┌─ DATASET
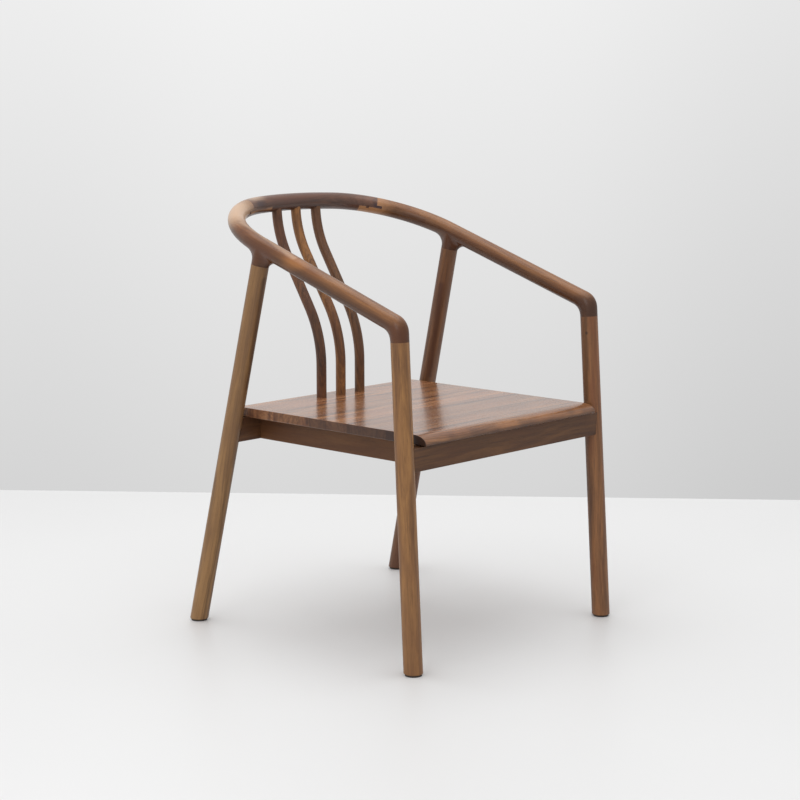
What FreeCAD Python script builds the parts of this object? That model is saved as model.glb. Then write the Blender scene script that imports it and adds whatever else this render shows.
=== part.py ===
import FreeCAD, Part
import math
import os
import Sketcher
from collections import namedtuple
from FreeCAD import Placement, Rotation, Vector

# Horseshoe back armchair in solid walnut, built as the separate pieces it is joined from.
# Millimetres, +Z up. The chair faces -Y and is even about the plane X = 0.
# Left and right are as seen from the front, so left pieces have negative X.
# The origin lies on the floor, midway between the foremost and the rearmost point.

SIZES = (
    # the seat
    ("seat_height", 430, "floor to the top of the seat"),
    ("seat_width", 492, "side to side"),
    ("seat_depth", 489, "nose to rear edge"),
    ("seat_thickness", 18, "boards, planed"),
    ("nose_lead", 1, "nose ahead of the front foot axis"),
    ("board_count", 5, "boards glued edge to edge"),
    ("nose_depth", 28, "length over which the front edge rolls down"),
    ("nose_height", 15, "height of that roll"),
    ("seat_corner_radius", 10, "rear corners of the seat"),
    ("seat_arris", 1.5, "chamfer under the outer edges of the seat"),
    ("seat_edge_round", 1.2, "soft upper edges of the seat"),
    # the posts, given by points on their axes
    ("front_foot_out", 31, "front foot axis outside the seat's side edge"),
    ("rear_foot_out", 41, "rear foot axis outside the seat's side edge"),
    ("rear_foot_behind", 77, "rear foot axis behind the seat's rear edge"),
    ("elbow_out", 26, "elbow corner outside the seat's side edge"),
    ("elbow_back", 39, "elbow corner behind the front foot axis"),
    ("elbow_height", 625, "elbow corner above the floor"),
    ("knuckle_out", 21.2, "knuckle outside the seat's side edge"),
    ("knuckle_ahead", 98.5, "knuckle ahead of the seat's rear edge"),
    ("knuckle_height", 745, "knuckle above the floor"),
    ("leg_top_diameter", 34, "post where it meets the rail"),
    ("leg_foot_diameter", 35.4, "post at the floor"),
    ("leg_foot_chamfer", 1.5, "broken edge round the foot"),
    ("post_tenon_diameter", 18, "round tenon on top of a post"),
    ("post_tenon_length", 20, "round tenon on top of a post"),
    ("pad_thickness", 3, "pad under the foot"),
    ("pad_inset", 2.5, "pad edge inside the foot's edge"),
    # the horseshoe rail
    ("rail_diameter", 34, "all round the horseshoe"),
    ("crest_behind", 93, "back of the rail's axis behind the seat's rear edge"),
    ("crest_radius", 700, "flat curve of the crest"),
    ("bend_radius", 192, "bend behind each knuckle"),
    ("elbow_drop", 28, "elbow corner to its joint, along post and arm"),
    ("elbow_outer_radius", 32, "outside of the elbow"),
    ("knuckle_drop", 35, "knuckle to its joint, along the post"),
    ("knuckle_fillet", 26, "hollow curve from the rail into the post, all round"),
    ("knuckle_ease", 0.1, "knuckle inside the rail on each side, so that its curve runs all round"),
    ("left_scarf_start", 182, "from the start of the left bend to its lap, along the axis"),
    ("right_scarf_start", 172, "from the start of the right bend to its lap, along the axis"),
    ("scarf_length", 41, "lap of arm and crest, along the bend"),
    ("tongue_thickness", 5.5, "tongue at the end of each upper half"),
    ("tongue_length", 12, "tongue at the end of each upper half"),
    ("pin_width", 6, "square wedge pin through the lap"),
    # the spindles
    ("spindle_count", 3, "round spindles in the back"),
    ("spindle_spacing", 54.5, "axis to axis"),
    ("spindle_diameter", 20, "round all along"),
    ("spindle_inset", 37, "spindle axis in front of the seat's rear edge"),
    ("spindle_foot_rise", 63, "upright stretch above the seat"),
    ("spindle_low_radius", 216, "lower bend, away from the sitter"),
    ("spindle_middle_run", 120, "straight stretch between the bends"),
    ("spindle_high_radius", 182, "upper bend, back towards upright"),
    ("spindle_top_run", 15, "straight stretch that enters the crest"),
    ("spindle_top_lead", 3.5, "spindle end ahead of the crest's axis"),
    ("spindle_top_rest", 4, "spindle end below the crest's axis"),
    ("spindle_tenon_diameter", 14, "round tenon into the seat"),
    ("spindle_tenon_length", 14, "round tenon into the seat"),
    # the aprons under the seat
    ("apron_height", 46, "all four aprons"),
    ("apron_thickness", 22, "all four aprons"),
    ("apron_edge_round", 1.5, "soft lower edges"),
    ("front_apron_lead", 4, "front apron ahead of the post axis"),
    ("front_shadow_gap", 2.5, "front apron below the underside of the seat"),
    ("side_apron_inset", 46, "middle of a side apron inside the seat's side edge"),
    ("apron_tenon_thickness", 9, "tenons at the apron ends"),
    ("apron_tenon_height", 30, "tenons at the apron ends"),
    ("post_tenon_reach", 6, "apron tenon past the post axis"),
    ("side_tenon_length", 12, "side apron tenon into front and rear aprons"),
    # the corner blocks and their screws
    ("block_leg", 56, "corner block along each apron"),
    ("block_tip", 12, "blunt tips of a corner block"),
    ("block_height", 32, "corner block"),
    ("screw_offset", 30, "apron screws from the corner"),
    ("screw_stagger", 7, "apron screws above and below the block's middle"),
    ("seat_screw_offset", 13, "seat screw from the corner, both ways"),
    ("screw_grip", 18, "wood between the screw head and the joint"),
    ("screw_length", 32, "under the head"),
    ("screw_point", 5, "tapered point"),
    ("screw_diameter", 4, "shank"),
    ("screw_head_diameter", 8, "head"),
    ("screw_head_height", 3, "head"),
    ("bore_gap", 1, "head recess wider than the head, all round"),
    # fits
    ("glue_gap", 0.15, "room for glue round a tenon, a tongue or a coped end"),
    ("socket_spare", 1, "socket deeper than its tenon"),
    ("overrun", 10, "how far a cut runs past the wood"),
    ("rounding", 0.01, "two lengths this close count as equal"),
)

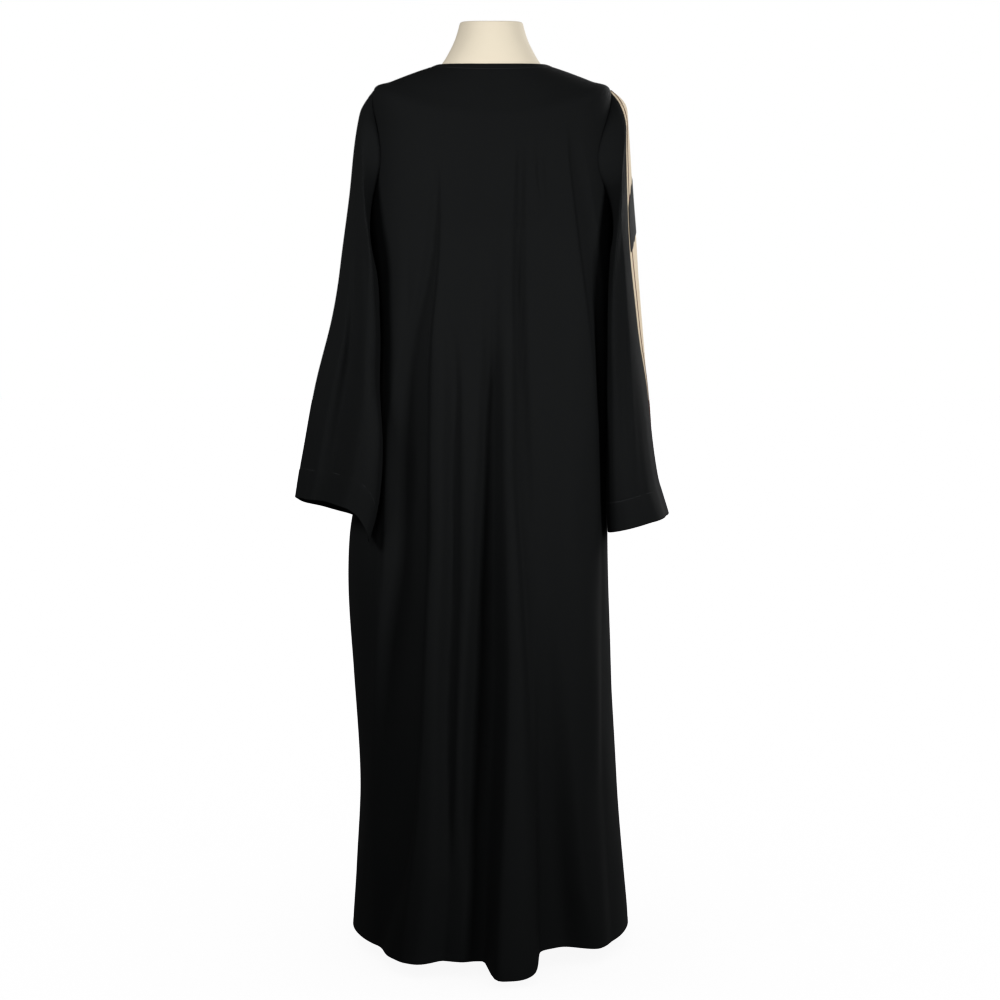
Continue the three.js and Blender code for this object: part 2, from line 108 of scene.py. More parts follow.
class Side(Enum):
    """Which half of the body a panel or a fold is on."""

    BACK = "back"
    FRONT = "front"


class Hand(Enum):
    """Which of the wearer's hands a sleeve is for."""

    LEFT = "left"
    RIGHT = "right"


class BodySection(NamedTuple):
    """A section of the body at a length up the tape, as side points, back middle and front middle."""

    tape: float
    z: float
    left: float
    right: float
    back_z: float
    back: float
    front_z: float
    front: float
    power: float


class SleeveRing(NamedTuple):
    """A ring of a sleeve: its edges, how far it lies behind the shoulder plane, depths and lifts."""

    at: float
    out_x: float
    out_z: float
    in_x: float
    in_z: float
    behind: float
    lean: float
    back: float
    front: float
    rise: float
    arch: float


class FormSection(NamedTuple):
    """A section of the dress form, the same on both sides."""

    z: float
    side: float
    back_z: float
    back: float
    front_z: float
    front: float


class FoldPoint(NamedTuple):
    """A place along a fold of the body: how far it stands out there and its reach to each side."""

    z: float
    x: float
    out: float
    left: float
    right: float


class SleeveFoldPoint(NamedTuple):
    """A place along a fold of a sleeve: its angle, how far it stands out and its reach in degrees."""

    at: float
    angle: float
    out: float
    reach: float


class SeamPoint(NamedTuple):
    """Where a sleeve's front piece meets its back piece over the arm."""

    at: float
    angle: float


class Wave(NamedTuple):
    """A wave round the body: its height, its count, how slowly it winds upwards, and its start."""

    height: float
    count: int
    climb: float
    start: float


BODY_SECTIONS = (
    BodySection(0, HEM_Z, 225, 221, 25, 220, 30, 198, 2.0),
    BodySection(95, 120, 219, 213, 120, 210, 120, 191, 2.1),
    BodySection(230, 255, 212, 202, 255, 198, 255, 184, 2.2),
    BodySection(415, 440, 220, 192, 440, 181, 440, 175, 2.3),
    BodySection(630, 655, 227, 185, 655, 160, 655, 165, 2.5),
    BodySection(785, 810, 195, 186, 810, 146, 810, 157, 2.55),
    BodySection(885, 910, 184, 186, 910, 137, 910, 150, 2.65),
    BodySection(1005, 1030, 181, 189, 1030, 126, 1030, 142, 2.75),
    BodySection(TO_ARMPIT, 1140, 190, 191, 1140, 116, 1140, 136, 2.75),
    BodySection(1205, 1230, 186, 188, 1210, 112, 1186, 136, 2.65),
    BodySection(1270, 1295, 184, 186, 1262, 107, 1221, 131, 2.5),
    BodySection(TO_SHOULDER_TIP, 1360, 184, 186, 1310, 98, 1252, 123, 2.25),
    BodySection(1371, 1372.5, 156, 157, 1331, 90, 1265, 118, 2.05),
    BodySection(1411, 1386.5, 119, 120, 1362, 77, 1284, 110, 2.0),
    BodySection(TO_NECK, 1397, 86, 88, 1393, 63, 1302, 102, 2.0),
)

SLEEVE_RINGS = {
    Hand.LEFT: (
        SleeveRing(0, 186, 1360, 187, 1140, 0, 0, 62, 60, 0, 0),
        SleeveRing(0.06, 199, 1344, 189, 1120, 5, 19, 66, 54, 0, 0),
        SleeveRing(0.12, 208, 1326, 183, 1100, 13, 38, 72, 44, 0, 0),
        SleeveRing(0.2, 217, 1280, 177, 1072, 20, 50, 76, 34, 0, 0),
        SleeveRing(0.32, 225, 1197, 173, 1030, 28, 50, 70, 34, 0, 0),
        SleeveRing(0.45, 236, 1115, 171, 976, 38, 50, 66, 40, 0, 0),
        SleeveRing(0.62, 252, 1004, 172, 898, 54, 46, 62, 44, 2, 0),
        SleeveRing(0.78, 280, 890, 166, 812, 72, 52, 56, 40, 6, 4),
        SleeveRing(0.92, 301, 775, 172, 722, 86, 52, 52, 38, 8, 17),
        SleeveRing(1, 309, 721, 187, 662, 90, 50, 48, 38, 8, 31),
    ),
    Hand.RIGHT: (
        SleeveRing(0, 188, 1360, 190, 1140, 0, 0, 62, 60, 0, 0),
        SleeveRing(0.06, 211, 1345, 191, 1122, 5, 16, 66, 56, 0, 0),
        SleeveRing(0.12, 215, 1328, 185, 1106, 12, 34, 70, 46, 0, 0),
        SleeveRing(0.2, 219, 1280, 183, 1074, 18, 46, 76, 36, 0, 0),
        SleeveRing(0.32, 224, 1197, 181, 1030, 22, 48, 74, 38, 0, 0),
        SleeveRing(0.45, 231, 1115, 180, 976, 24, 48, 74, 44, 0, 0),
        SleeveRing(0.62, 239, 1004, 180, 898, 24, 42, 73, 48, 0, 0),
        SleeveRing(0.78, 249, 890, 181, 812, 25, 38, 70, 50, 0, 0),
        SleeveRing(0.92, 265, 758, 181, 722, 28, 35, 66, 50, 0, 0),
        SleeveRing(1, 283, 692, 183, 669, 28, 33, 64, 50, 0, 1),
    ),
}

FORM_SECTIONS = (
    FormSection(769, 96, 769, 62, 769, 60),
    FormSection(770, 112, 770, 74, 770, 70),
    FormSection(773, 124, 773, 82, 773, 78),
    FormSection(788, 142, 788, 96, 788, 88),
    FormSection(850, 152, 850, 106, 850, 95),
    FormSection(930, 143, 930, 99, 930, 94),
    FormSection(1015, 120, 1015, 82, 1015, 88),
    FormSection(1085, 123, 1085, 82, 1085, 96),
    FormSection(1150, 136, 1150, 90, 1150, 112),
    FormSection(1215, 148, 1205, 95, 1185, 116),
    FormSection(1270, 157, 1250, 95, 1218, 110),
    FormSection(1318, 164, 1285, 92, 1245, 102),
    FormSection(1350, 168, 1312, 87, 1270, 96),
    FormSection(1363, 164, 1331, 82, 1288, 91),
    FormSection(1372.6, 150, 1347, 76, 1305, 86),
    FormSection(1384.4, 116, 1367, 68, 1331, 79),
    FormSection(1394, 84, 1388, 58.5, 1358, 72),
    FormSection(1403, 75, 1400, 56, 1382, 66),
    FormSection(1416, 67, 1416, 54, 1408, 60),
    FormSection(1434, 58, 1433, 51, 1430, 55),
    FormSection(1450, 52.5, 1448, 48, 1450, 51),
    FormSection(1461, 49.5, 1458, 46, 1462, 49),
    FormSection(1463, 47.5, 1460, 44, 1464, 47),
)

OVER_SEAMS = {
    Hand.LEFT: (SeamPoint(0, 0), SeamPoint(0.1, -8), SeamPoint(0.3, -20), SeamPoint(1, -20)),
    Hand.RIGHT: (
        SeamPoint(0, 0),
        SeamPoint(0.05, 12),
        SeamPoint(0.1, 38),
        SeamPoint(0.16, 56),
        SeamPoint(0.3, 62),
        SeamPoint(0.42, 62),
        SeamPoint(0.55, 52),
        SeamPoint(0.68, 38),
        SeamPoint(0.78, 10),
        SeamPoint(0.88, -14),
        SeamPoint(1, -22),
    ),
}


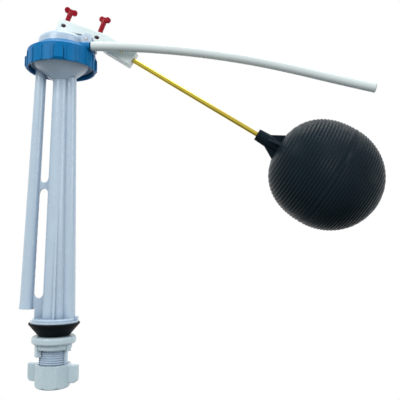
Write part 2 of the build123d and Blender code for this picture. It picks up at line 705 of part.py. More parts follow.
def float_arm():
    """The lever, its hub and the block that the rod screws into."""
    outline = [(p.X, 0, p.Z) for p in arm_outline()]
    face = make_face(Polyline(*outline, close=True))
    arm = extrude(face, ARM_HALF, dir=(0, 1, 0), both=True)
    arm += Pos(PIVOT_X, 0, Z_PIVOT) * Rot(90, 0, 0) * Cylinder(HUB_RADIUS, ARM_WIDTH)
    long_edges = arm.edges().filter_by(
        lambda e: e.geom_type == GeomType.LINE
        and abs(abs(e.center().Y) - ARM_HALF) < 0.01
        and e.length > 12
    )
    arm = fillet(long_edges, ARM_ROUND)
    arm -= Pos(PIVOT_X, 0, Z_PIVOT) * Rot(90, 0, 0) * Cylinder(PIN_RADIUS + RUNNING, ARM_WIDTH * 2)
    for ahead in (-LEVEL_SCREW_BACK, STOP_SCREW_AHEAD):
        arm -= straight(lever_point(ahead, -8), lever_point(ahead, LEVER_TOP + OVER), SCREW_RADIUS + RUNNING)
    arm -= side_hole(lever_point(-LEVEL_SCREW_BACK + 0.5, 5.2), LEVER_TILT, WINDOW_LONG, WINDOW_HIGH)
    arm -= side_hole(lever_point(STOP_SCREW_AHEAD + 0.8, 5.1), LEVER_TILT, WINDOW_LONG, WINDOW_HIGH)
    arm -= straight(block_point(-ROD_IN_BLOCK, 0), block_point(OVER, 0), ROD_RADIUS)
    nut = RegularPolygon(ROD_NUT_ACROSS / 2, 6, major_radius=False)
    pocket = extrude(nut, ROD_NUT_THICK)
    arm -= Plane(origin=block_point(-SLOT_BACK - ROD_NUT_THICK / 2, 0), z_dir=ROD_AXIS) * pocket
    arm -= side_hole(block_point(-SLOT_BACK, 0), BLOCK_TILT, SLOT_LONG, SLOT_HIGH)
    return arm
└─
* _STATED PROBLEM_
Of the lines above, how many hold the string "scene"? Answer with only the number.

* _OUTPUT FOR THIS TASK_
2